Shoremask file (geopackages or shapefiles) holds digitized polygons, which are clipping masks essentially, which are used to remove unwanted backshore areas. In the above picture, the red dashed line represents the boundary of the polygon, in this case, in Marengo (mar). It is one single clipping mask that will be applied to all surveys. The only required field is:

location (string): location code

Every polygon has its own row and represent the shoremask of each location.
Working with only one geopackage or shapefile implies that only one CRS has to be used for all the locations. This is automatically taken into account in Sandpyper using the crs_dict_string global setting.

Watermasks¶

Watermasks files (geopackages or shapefiles) are digitised over water areas and swash areas. It is one single file. The required fields are:

location (string): location code
raw_date (integer): survey date to apply this mask in raw for (yyyymmdd)

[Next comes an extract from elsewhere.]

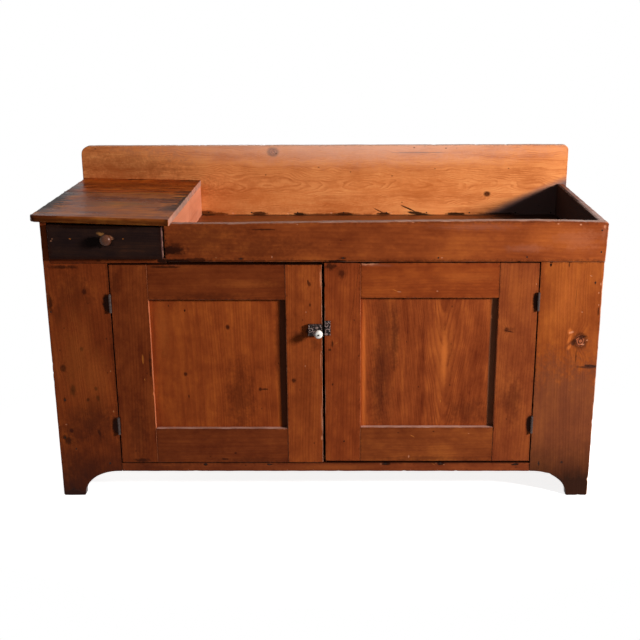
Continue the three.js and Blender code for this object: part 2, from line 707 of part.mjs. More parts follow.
// The bolt lies in the latch case this far out of the door's face
function boltRun() {
  const front = latchDepth - latchWall - boltClearance;
  return [front - boltThickness, front];
}

// The latch case is a cast box, open to the door, with bevelled front edges
function latchCase() {
  const x0 = spindleFromEnd - latchWidth;
  const x1 = spindleFromEnd;
  const z0 = spindleDrop - latchHeight / 2;
  const z1 = spindleDrop + latchHeight / 2;
  const shoulder = latchDepth - latchBevel;
  const across = outlineOf([
    [x0, -seam],
    [x0, -shoulder],
    [x0 + latchBevel, -latchDepth],
    [x1 - latchBevel, -latchDepth],
    [x1, -shoulder],
    [x1, -seam],
  ]);
  const upright = outlineOf([
    [-seam, z0],
    [-shoulder, z0],
    [-latchDepth, z0 + latchBevel],
    [-latchDepth, z1 - latchBevel],
    [-shoulder, z1],
    [-seam, z1],
  ]);
  const outside = lyingBoard(across, z0, z1).intersect(sideBoard(upright, x0, x1));
  const hollowFront = latchWall - latchDepth;
  const hollow = block(x0 + latchWall, x1 - latchWall, hollowFront, overrun, z0 + latchWall, z1 - latchWall);
  const [boltBack, boltFront] = boltRun();
  const mouthLow = boltLift - boltClearance;
  const mouthHigh = boltLift + boltHeight + boltClearance;
  const mouthEnds = [x1 - latchWall - overrun, x1 + overrun];
  const mouthY = [-boltFront - boltClearance, boltClearance - boltBack];
  const mouth = block(mouthEnds[0], mouthEnds[1], mouthY[0], mouthY[1], mouthLow, mouthHigh);
  const holeRadius = spindleCollarRadius + spindleClearance;
  const hole = bar("y", holeRadius, roundSides, 0, 0, -latchDepth - overrun, hollowFront + overrun);
  put(latch, "latch_case", outside.subtract(hollow).subtract(mouth).subtract(hole), ironFinish);
}

// The bolt slides sideways, driven by the cam's finger in a notch in its underside
function latchBolt() {
  const [back, front] = boltRun();
  const notchMiddle = -boltTravel / 2;
  const notchLeft = notchMiddle - notchWidth / 2;
  const notchRight = notchMiddle + notchWidth / 2;
  const tail = notchLeft - boltTailLength;
  const nose = spindleFromEnd + boltNose;
  const body = block(tail, nose, -front, -back, boltLift, boltLift + boltHeight);
  const notchY = [-front - overrun, overrun - back];
  const notchZ = [boltLift - overrun, boltLift + notchHeight];
  const notch = block(notchLeft, notchRight, notchY[0], notchY[1], notchZ[0], notchZ[1]);
  put(latch, "latch_bolt", body.subtract(notch), ironFinish);
}

// Spindle with its cam, head and collars, and the porcelain knob held on it
function latchSpindle() {
  const [back, front] = boltRun();
  const knobBack = latchDepth + seam;
  const knobFront = knobBack + knobLength;
  const headBack = knobFront + seam;
  const headFront = headBack + spindleHeadHeight;
  const finger = block(-camFingerWidth / 2, camFingerWidth / 2, -front, -back, 0, camFingerReach);
  const spindle = bar("y", spindleShankRadius, roundSides, 0, 0, -headFront, -back)
    .add(bar("y", spindleHeadRadius, roundSides, 0, 0, -headFront, -headBack))
    .add(bar("y", spindleCollarRadius, roundSides, 0, 0, -latchDepth, -seam))
    .add(bar("y", camRadius, roundSides, 0, 0, -front, -back))
    .add(finger);
  const turned = put(latch, "latch_spindle", spindle, ironFinish);
  turned.rotation.y = THREE.MathUtils.degToRad(-camSwing);

  const bore = spindleShankRadius + seam;
  const profile = knobRadiusShares.map((share, i) => [
    share * knobRadius,
    knobBack + knobLengthShares[i] * knobLength,
  ]);
  const knob = turnedOutwards([[bore, knobBack], ...profile, [bore, knobFront], [bore, knobBack]]);
  put(latch, "latch_knob", knob, porcelain);
}

// The keeper on the other door: a plate with a raised box whose mouth takes the bolt
function latchKeeper() {
  const [boltBack, boltFront] = boltRun();
  const x0 = keeperSetback;
  const x1 = keeperSetback + keeperWidth;
  const latchMiddle = latchMiddleHeight - rightDoorBottom;
  const middle = latchMiddle + keeperRise;
  const boltMiddle = latchMiddle - spindleDrop + boltLift + boltHeight / 2;
  const plateZ = [middle - keeperHeight / 2, middle + keeperHeight / 2];
  const plate = block(x0, x1, -keeperPlateThickness, -seam, plateZ[0], plateZ[1]);
  const shoulder = latchDepth - latchBevel;
  const boxOutline = outlineOf([
    [x0, -seam],
    [x0, -shoulder],
    [x0 + latchBevel, -latchDepth],
    [x1 - latchBevel, -latchDepth],
    [x1, -shoulder],
    [x1, -seam],
  ]);
  const boxZ = [boltMiddle - keeperBoxHeight / 2, boltMiddle + keeperBoxHeight / 2];
  const box = lyingBoard(boxOutline, boxZ[0], boxZ[1]);
  const mouthZ = boltHeight / 2 + keeperMouthClearance;
  const mouthY = [-boltFront - keeperMouthClearance, keeperMouthClearance - boltBack];
  const mouthX = [x0 - overrun, x0 + keeperMouthDepth];
  const mouth = block(mouthX[0], mouthX[1], mouthY[0], mouthY[1], boltMiddle - mouthZ, boltMiddle + mouthZ);
  put(rightDoor, "latch_keeper", plate.add(box).subtract(mouth), ironFinish);
}

function cupboardLatch() {
  const doorWidth = leftDoorEdge - (leftStileEdge + hingeGap);
  const spindleX = doorWidth - latchSetback - spindleFromEnd;
  latch.position.set(spindleX, 0, latchMiddleHeight - spindleDrop - leftDoorBottom);
  latchCase();
  latchBolt();
  latchSpindle();
  latchKeeper();
}

// From a door's back face to the middle of the bolt's rod
function innerRodMiddle() {
  return seam + innerPlateThickness + innerRodLift + innerRodSize / 2;
}

// A small bolt behind the right door, which slides up into the sink floor and holds that door shut
function innerBolt() {
  const x = innerBoltFromEdge;
  const y = boardThickness + innerRodMiddle();
  const plateBack = boardThickness + seam + innerPlateThickness;
  const plateTop = rightDoorTop - rightDoorBottom - innerPlateFromTop;
  const plateBottom = plateTop - innerPlateHeight;
  const halfPlate = innerPlateWidth / 2;
  const half = innerRodSize / 2;
  const channel = half + innerStapleClearance;
  const outer = channel + innerStapleWall;
  let plate = block(x - halfPlate, x + halfPlate, boardThickness + seam, plateBack, plateBottom, plateTop);
  for (const low of [plateBottom + innerStapleInset, plateTop - innerStapleInset - innerStapleHeight]) {
    const high = low + innerStapleHeight;
    const stapleFoot = plateBack - innerPlateThickness / 2;
    const staple = block(x - outer, x + outer, stapleFoot, y + outer, low, high);
    const slot = block(x - channel, x + channel, plateBack, y + channel, low - overrun, high + overrun);
    plate = plate.add(staple.subtract(slot));
  }
  put(rightDoor, "door_bolt_plate", plate, ironFinish);

  const rodTop = sinkFloorHeight - innerRodBelow - rightDoorBottom;
  const rod = block(x - half, x + half, y - half, y + half, rodTop - innerRodLength, rodTop);
  const thumbBottom = (plateBottom + plateTop - innerThumbHeight) / 2 - innerThumbHeight / 2;
  const thumbTop = thumbBottom + innerThumbHeight;
  const thumb = block(x - half, x + half, y, y + half + innerThumbReach, thumbBottom, thumbTop);
  put(rightDoor, "door_bolt_rod", rod.add(thumb), ironFinish);
}

// One dovetail in Y and Z, lowest point first, from its shoulder; grow widens and deepens it into a socket
function dovetail(i, shoulder, grow) {
  const pitch = drawerSideHeight / tailCount;
  const middle = (i + 1 / 2) * pitch;
  const wide = (tailWideShare * pitch) / 2 + grow;
  const narrow = (tailNarrowShare * pitch) / 2 + grow;
  const end = drawerFrontThickness - tailLength - grow;
  const low = [[shoulder, middle - narrow], [end, middle - wide]];
  const high = [[end, middle + wide], [shoulder, middle + narrow]];
  return [...low, ...high];
}

// The sockets for one side's tails, in the drawer front from x0 to x1
function sockets(x0, x1) {
  const face = drawerFrontThickness;
  return Array.from({ length: tailCount }, (_, i) => {
    const tail = dovetail(i, face, seam);
    const past = face + overrun;
    const outline = outlineOf([...tail, [past, tail[3][1]], [past, tail[0][1]]]);
    return sideBoard(outline, x0, x1);
  });
}

// A drawer side with its tails, sawn to one outline
function drawerSide(x0, x1, sideEnd) {
  const shoulder = drawerFrontThickness + seam;
  const tails = Array.from({ length: tailCount }, (_, i) => dovetail(i, shoulder, 0)).flat();
  const top = drawerSideHeight;
  const end = [[sideEnd, 0], [sideEnd, top]];
  const outline = outlineOf([...end, [shoulder, top], ...tails.reverse(), [shoulder, 0]]);
  return sideBoard(outline, x0, x1);
}

// The drawer in its own frame, from the front's left edge at the underside of the sides.
// Its front is joined to the sides by half-blind dovetails, and its bottom lies in grooves under the back.
// The front's top edge follows the slope of the worktop.
function makeDrawer() {
  const width = dividerFace - insideLeft - 2 * drawerSideClearance;
  const innerLeft = drawerSideThickness;
  const innerRight = width - drawerSideThickness;
  const sideEnd = drawerFrontThickness + drawerSideLength;
  const fallStart = worktopSlope * (insideLeft + drawerSideClearance - caseLeft);
  const frontTopLeft = drawerFrontLift + drawerFrontHeight - fallStart;
  const frontTopRight = frontTopLeft - worktopSlope * width;
  const grooveLow = drawerBottomInset - seam;
  const grooveHigh = drawerBottomInset + drawerBottomThickness + seam;
  const grooveLeft = innerLeft - drawerGroove;
  const grooveRight = innerRight + drawerGroove;
  const backEnd = sideEnd - drawerBackFromEnd;
  const backStart = backEnd - drawerBackThickness;
  const knobX = width / 2 + drawerKnobShift;
  const knobZ = drawerFrontLift + drawerFrontHeight / 2 + drawerKnobRise;
  drawer.position.set(insideLeft + drawerSideClearance, -drawerRest, drawerBase);

  const lower = [[0, drawerFrontLift], [width, drawerFrontLift]];
  const trimmed = outlineOf([...lower, [width, frontTopRight], [0, frontTopLeft]]);
  let front = facingBoard(trimmed, 0, drawerFrontThickness);
  const leftSockets = sockets(-overrun, innerLeft + seam);
  const rightSockets = sockets(innerRight - seam, width + overrun);
  for (const socket of [...leftSockets, ...rightSockets]) front = front.subtract(socket);
  const frontGroove = [drawerFrontThickness - drawerGroove, drawerFrontThickness + overrun];
  const groove = block(grooveLeft, grooveRight, frontGroove[0], frontGroove[1], grooveLow, grooveHigh);
  const holeY = [-overrun, drawerFrontThickness + overrun];
  const hole = bar("y", drawerKnobTenonRadius + seam, roundSides, knobX, knobZ, holeY[0], holeY[1]);
  front = front.subtract(groove).subtract(hole);
  put(drawer, "drawer_front", front, pineDark);

  const sides = [
    ["drawer_side_left", 0, innerLeft, innerLeft],
    ["drawer_side_right", innerRight, width, innerRight],
  ];
  for (const [name, x0, x1, face] of sides) {
    let side = drawerSide(x0, x1, sideEnd);
    const cut = [face - drawerGroove, face + drawerGroove];
    const cutY = [backStart - seam, backEnd + seam];
    const cutZ = [grooveHigh - drawerBottomThickness / 2, drawerSideHeight + overrun];
    side = side.subtract(block(cut[0], cut[1], -overrun, sideEnd + overrun, grooveLow, grooveHigh));
    side = side.subtract(block(cut[0], cut[1], cutY[0], cutY[1], cutZ[0], cutZ[1]));
    put(drawer, name, side, pineInside);
  }

  const backTop = drawerSideHeight - drawerBackDrop;
  const back = block(grooveLeft + seam, grooveRight - seam, backStart, backEnd, grooveHigh, backTop);
  put(drawer, "drawer_back", back, pineInside);
  const bottomX = [grooveLeft + seam, grooveRight - seam];
  const bottomFront = frontGroove[0] + seam;
  const bottomTop = drawerBottomInset + drawerBottomThickness;
  const bottom = block(bottomX[0], bottomX[1], bottomFront, sideEnd, drawerBottomInset, bottomTop);
  put(drawer, "drawer_bottom", bottom, pineInside);

  const turned = drawerKnobRadiusShares.map((share, i) => [
    share * drawerKnobRadius,
    seam + drawerKnobLengthShares[i] * drawerKnobLength,
  ]);
  const tenon = [
    [0, -drawerFrontThickness],
    [drawerKnobTenonRadius, -drawerFrontThickness],
    [drawerKnobTenonRadius, seam],
  ];
  const profile = [...tenon, ...turned, [0, seam + drawerKnobLength]];
  const knob = put(drawer, "drawer_knob", turnedOutwards(profile), pineFront);
  knob.position.set(knobX, 0, knobZ);
}

// A block on the sink floor that the drawer meets when it is pushed right in
function drawerStop() {
  const stopMiddle = insideLeft + stopShare * (dividerFace - insideLeft);
  const y0 = drawerFrontThickness + drawerSideLength + seam;
  const z0 = sinkFloorTop + seam;
  const x0 = stopMiddle - stopWidth / 2;
  const stop = block(x0, x0 + stopWidth, y0, y0 + stopLength, z0, z0 + stopHeight);
  put(carcase, "drawer_stop", stop, pineInside);
}

sidePanel("side_panel_left", caseLeft, insideLeft, insideLeft, sideTop);
sidePanel("side_panel_right", insideRight, caseRight, insideRight, rimHeight);
frontStiles();
frontRails();
sinkFloor();
insideBoards();
backBoards();
splashBoard();
worktop();
drawerStop();
doors();
cupboardLatch();
innerBolt();
makeDrawer();

// The finished cabinet stands on the floor at the middle of its own extent
const bounds = new THREE.Box3().setFromObject(cabinet);
const middle = bounds.getCenter(new THREE.Vector3());
cabinet.position.set(-middle.x, -middle.y, -bounds.min.z);

export default cabinet;
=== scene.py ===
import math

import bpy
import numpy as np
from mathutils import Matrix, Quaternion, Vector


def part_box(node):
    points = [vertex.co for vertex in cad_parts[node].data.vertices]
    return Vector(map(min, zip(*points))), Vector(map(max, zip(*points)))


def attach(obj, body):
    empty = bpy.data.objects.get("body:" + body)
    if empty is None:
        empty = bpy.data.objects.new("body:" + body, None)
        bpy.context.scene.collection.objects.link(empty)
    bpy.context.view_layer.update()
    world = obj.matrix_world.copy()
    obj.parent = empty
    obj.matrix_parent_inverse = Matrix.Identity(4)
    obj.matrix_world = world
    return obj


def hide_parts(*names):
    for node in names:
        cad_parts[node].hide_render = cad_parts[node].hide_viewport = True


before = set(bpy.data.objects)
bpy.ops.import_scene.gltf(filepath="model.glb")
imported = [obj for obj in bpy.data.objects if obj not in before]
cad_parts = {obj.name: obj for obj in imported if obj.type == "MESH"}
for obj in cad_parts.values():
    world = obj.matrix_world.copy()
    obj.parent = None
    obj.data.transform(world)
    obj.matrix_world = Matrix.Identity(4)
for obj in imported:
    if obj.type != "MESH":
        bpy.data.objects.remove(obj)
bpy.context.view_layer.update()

# A long pine dry sink, old and much used: hand-planed boards under darkened shellac, a honey coloured
# splash board, a stained worktop over one blackened drawer, iron butt hinges and a porcelain latch knob.
# The frame is in metres, +X to the right along the front, +Y to the back, +Z up. mm is one millimetre.

mm = 0.001
scene = bpy.context.scene
print("frame loaded:", len(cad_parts), "nodes")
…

Every polygon has its own row and represent the watermask for each survey in each location.

Label correction file¶

To obtain sand only subaerial beachface sediment dynamics, we need to eliminate all points across transects that capture non-sand or unreliable surfaces, such as vegetation, water (and swash) and anything else that is not sand. Sandpyper currently implements a Machine Learning (ML) unsupervised clustering algorithm (KMeans) to help label every point as one of the classes of interest, such as sand, water (and swash), vegetation and no sand. However, what the algorithm sees is almost always not what our brain is trained to see. Therefore, sometimes you will find erroneous labels that are clearly mostly vegetation, falling into water, for example. In this case, you might want to rectify and correct the labels that KMeans returned, and this is facilitated by the label correction files.

Label correction files (geopackages or shapefiles) are digitized over points which have cluster labels (assigned by KMeans algorithm) which we are not totally happy with. The attribute target_label_k specifies which label k will be affected by the correction, leaving untouched all other points falling within the polygon but having different label k. This is useful to fine-tune the point classification, as it is covered in the notebook 2 - Profiles extraction, unsupervised sand labelling and cleaning. If you want to apply the correction to all the points, regardless of the label k, just assign 999 to this field. The field new_class specifies the class to be assigned by the polygon. It is one single file. The required fields are:

location (string): location code
raw_date (integer): survey date to apply this mask in raw for (yyyymmdd)
target_label_k (integer): label k to apply the correction of this polygon. 999 to apply to all points within it, regardless of their label k
new_class (string): class to assign to the points of specified label k within the polygon

Every polygon has its own row and represent the correction polygons for each survey in each location.

IMPORTANT NOTE: Label correction polygons can overlap because they are only operating on a survey basis (raw date and location) and only target those points within their boundaries that have the label_kattribute equals to the label correction polygon attribute target_label_k. However, if polygons targeting the same label_koverlap and in their overlap area they include points with their target_label_k, the new_class MUST BE THE SAME, otherwise it doesn't make sense as nobody knows that point in that shared area what new class should take! If in the overlapping areas of 2 polygons which have the same target_label_k but different new_class there are points having label_k == target_label_k, the cleanit method breaks. (Roadmap: automatic check implementation)

With these class dictionaries and correction polygons, the user can now classify all the points with the ProfileSet.cleanit() method.

Last update: 2021-10-13